Some travelers overload their schedule because they think the “real” experience is only inside the stadium. But tournament atmosphere often starts much earlier and extends beyond the final whistle.

Host cities can feel different during a major football event. Streets, restaurants, transport hubs, plazas, and fan areas may all become part of the experience. Rushing past all of that to fit in more sightseeing can make the trip feel less connected to the tournament itself.

Leaving time to simply be in the city on match day helps the trip feel more grounded. You notice the shirts, chants, families, flags, nervous energy, and shared anticipation. That is sports tourism, too.

Do Not Plan Every Meal Like a Reservation

Food planning matters, but over-planning meals can add pressure. Around match days, restaurant timing can be unpredictable. Crowds, transport, and stadium entry windows may affect when and where you actually want to eat.
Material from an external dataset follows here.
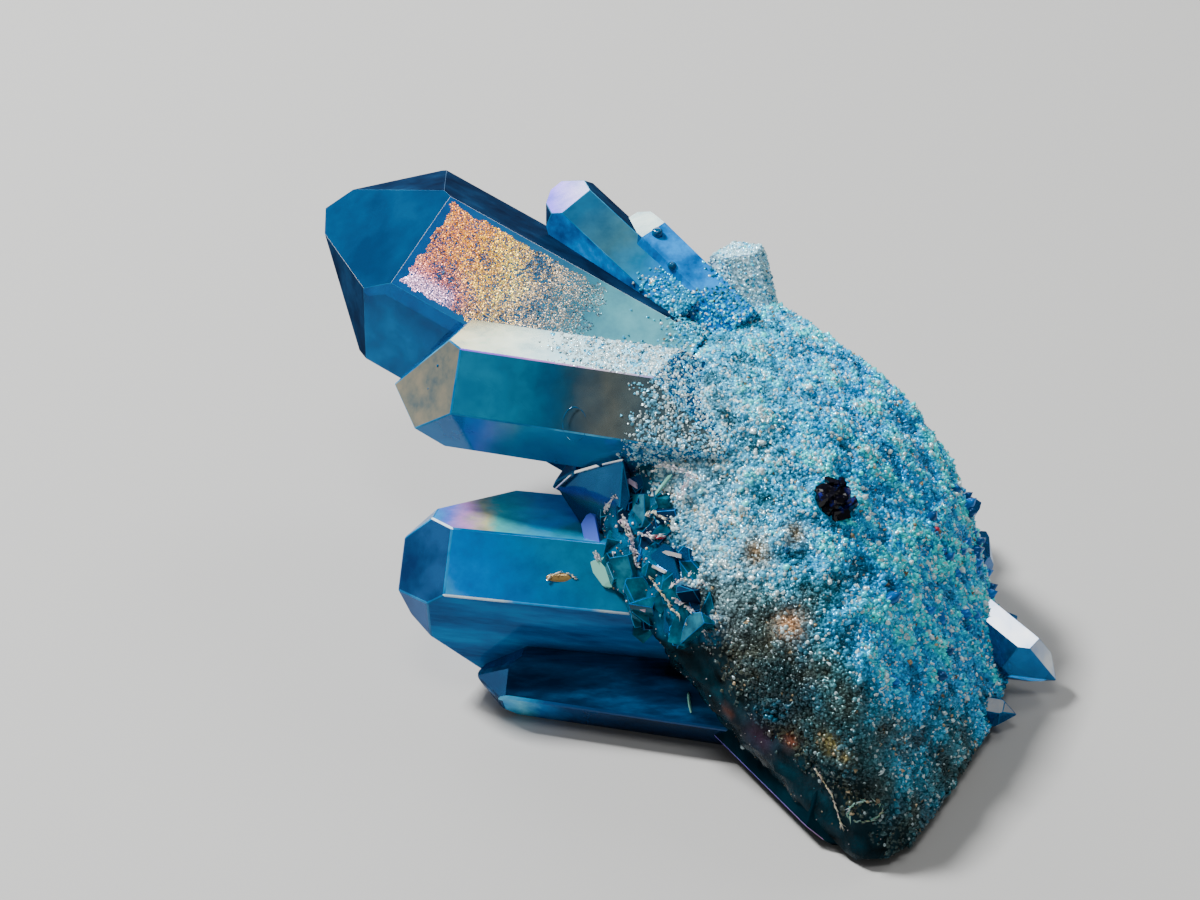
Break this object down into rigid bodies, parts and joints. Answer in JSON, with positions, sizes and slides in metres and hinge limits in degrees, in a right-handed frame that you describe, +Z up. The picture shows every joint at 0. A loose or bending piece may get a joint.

It helps to know a few options near your hotel, near major transport routes, and near the area where you expect to spend time before the match. But locking every meal into a tight reservation schedule can create unnecessary stress.
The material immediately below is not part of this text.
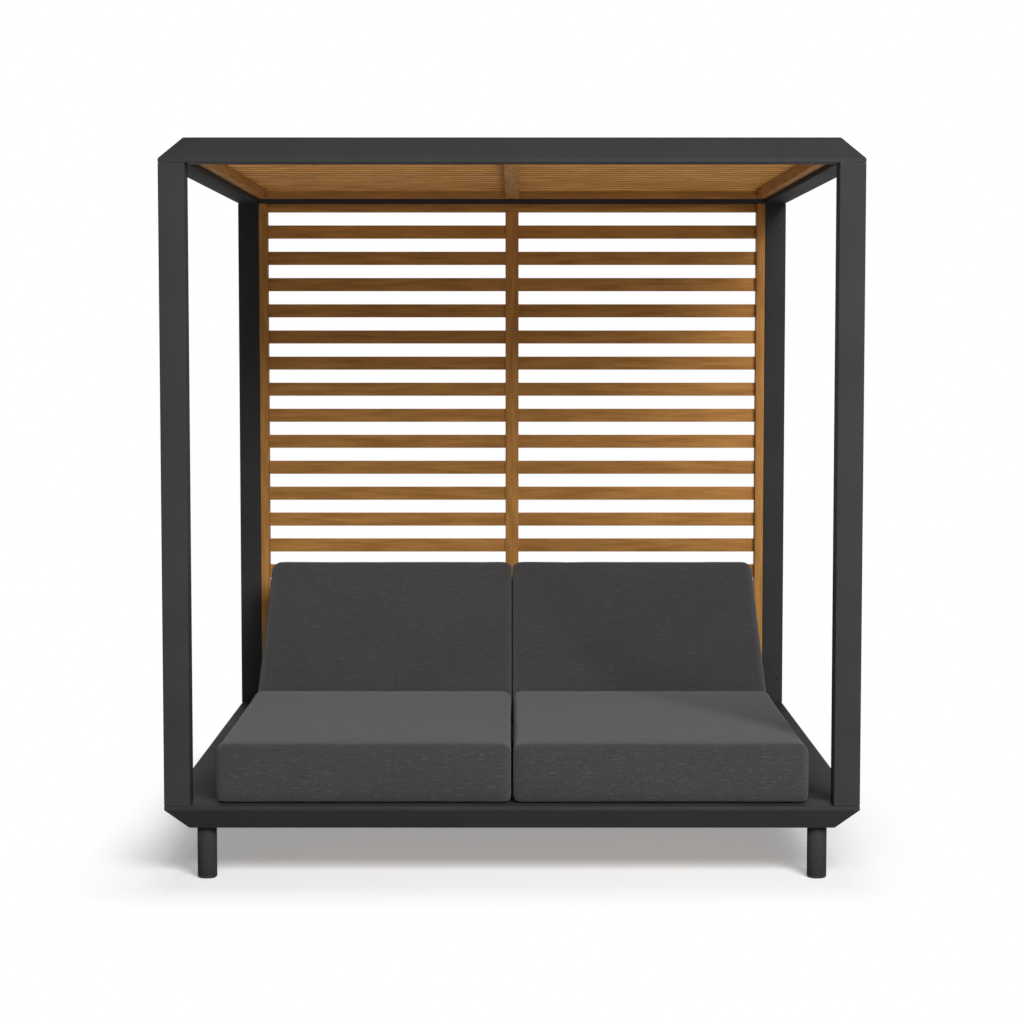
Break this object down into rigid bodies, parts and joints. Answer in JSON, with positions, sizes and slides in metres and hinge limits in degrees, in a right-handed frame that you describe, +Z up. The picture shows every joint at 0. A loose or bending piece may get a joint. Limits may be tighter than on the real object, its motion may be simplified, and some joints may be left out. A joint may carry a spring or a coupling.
{
  "type": "outdoor daybed with canopy",
  "caption": "Free-standing outdoor daybed: chamfered metal frame on round legs, slatted timber roof and rear screen, seat cushions and reclining backs.",
  "frame": {"origin": "on the floor, under the middle of the frame", "axes": "+Z up, front towards -Y, +X to the right seen from the front"},
  "size_m": [2, 2.08, 2.1416],
  "materials": {
    "frame_coat": "matte",
    "teak": "oiled",
    "cushion_fabric": "woven",
    "hardware_steel": "satin",
    "glide_plastic": "matte"
  },
  "bodies": {
    "root": {"base_rail_front": "frame_coat", "canopy_rail_front": "frame_coat", "base_rail_rear": "frame_coat", "canopy_rail_rear": "frame_coat", "base_rail_left": "frame_coat", "canopy_rail_left": "frame_coat", "base_rail_right": "frame_coat", "canopy_rail_right": "frame_coat", "leg_front_left": "frame_coat", "post_front_left": "frame_coat", "glide_front_left": "glide_plastic", "base_spigot_front_left": "hardware_steel", "canopy_spigot_front_left": "hardware_steel", "leg_front_right": "frame_coat", "post_front_right": "frame_coat", "glide_front_right": "glide_plastic", "base_spigot_front_right": "hardware_steel", "canopy_spigot_front_right": "hardware_steel", "leg_rear_left": "frame_coat", "post_rear_left": "frame_coat", "glide_rear_left": "glide_plastic", "base_spigot_rear_left": "hardware_steel", "canopy_spigot_rear_left": "hardware_steel", "leg_rear_right": "frame_coat", "post_rear_right": "frame_coat", "glide_rear_right": "glide_plastic", "base_spigot_rear_right": "hardware_steel", "canopy_spigot_rear_right": "hardware_steel", "centre_beam": "frame_coat", "roof_rail_left": "teak", "roof_rail_right": "teak", "roof_rail_front": "teak", "roof_rail_rear": "teak", "roof_rail_centre": "teak", "roof_slats_left": "teak", "roof_slats_right": "teak", "screen_stile_left": "teak", "screen_stile_right": "teak", "screen_stile_centre": "teak", "screen_rail_top": "teak", "screen_rail_bottom": "teak", "screen_slats_left": "teak", "screen_slats_right": "teak", "seat_platform_left": "teak", "hinge_beam_left": "frame_coat", "hinge_rod_left": "hardware_steel", "prop_rack_left": "hardware_steel", "seat_cushion_left": "cushion_fabric", "seat_platform_right": "teak", "hinge_beam_right": "frame_coat", "hinge_rod_right": "hardware_steel", "prop_rack_right": "hardware_steel", "seat_cushion_right": "cushion_fabric"},
    "back_left": {"back_frame_left": "frame_coat", "back_cushion_left": "cushion_fabric"},
    "back_right": {"back_frame_right": "frame_coat", "back_cushion_right": "cushion_fabric"},
    "prop_left": {"prop_left": "hardware_steel"},
    "prop_right": {"prop_right": "hardware_steel"}
  },
  "joints": [
    {"name": "back_left_recline", "type": "hinge", "parent": "root", "child": "back_left", "pos_m": [-0.4275, 0.21216, 0.215], "axis": [1, 0, 0], "range_deg": [-35, 15]},
    {"name": "prop_left_swing", "type": "hinge", "parent": "back_left", "child": "prop_left", "pos_m": [-0.4275, 0.46931, 0.37064], "axis": [1, 0, 0], "range_deg": [-30, 70]},
    {"name": "back_right_recline", "type": "hinge", "parent": "root", "child": "back_right", "pos_m": [0.4275, 0.21216, 0.215], "axis": [1, 0, 0], "range_deg": [-35, 15]},
    {"name": "prop_right_swing", "type": "hinge", "parent": "back_right", "child": "prop_right", "pos_m": [0.4275, 0.46931, 0.37064], "axis": [1, 0, 0], "range_deg": [-30, 70]}
  ],
  "couplings": [
    {"joint": "prop_left_swing", "follows": "back_left_recline", "ratio": -2},
    {"joint": "prop_right_swing", "follows": "back_right_recline", "ratio": -2}
  ]
}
For tournament travel, flexibility often beats perfection. A simple, well-timed meal is better than rushing across town for a “must-visit” restaurant when you are already tired.

A Good Schedule Protects the Memory

The point of planning carefully is not to make the trip rigid. It is to protect the reason you are going.

A UEFA Euro trip can be expensive, exciting, emotional, and logistically complex. When the schedule is overloaded, the most meaningful parts can get buried under movement, fatigue, and constant decision-making.

A better plan gives the football room to matter.

That may mean fewer cities, fewer attractions, slower mornings, later departures, and more open time than you would usually allow on vacation. It may feel like you are doing less, but you are often experiencing more of what you came for.

The best UEFA Euro itinerary is not the one that proves how much you squeezed in. It is the one that lets you arrive at the match clear-headed, enjoy the atmosphere fully, and remember the trip without feeling like you had to race through it.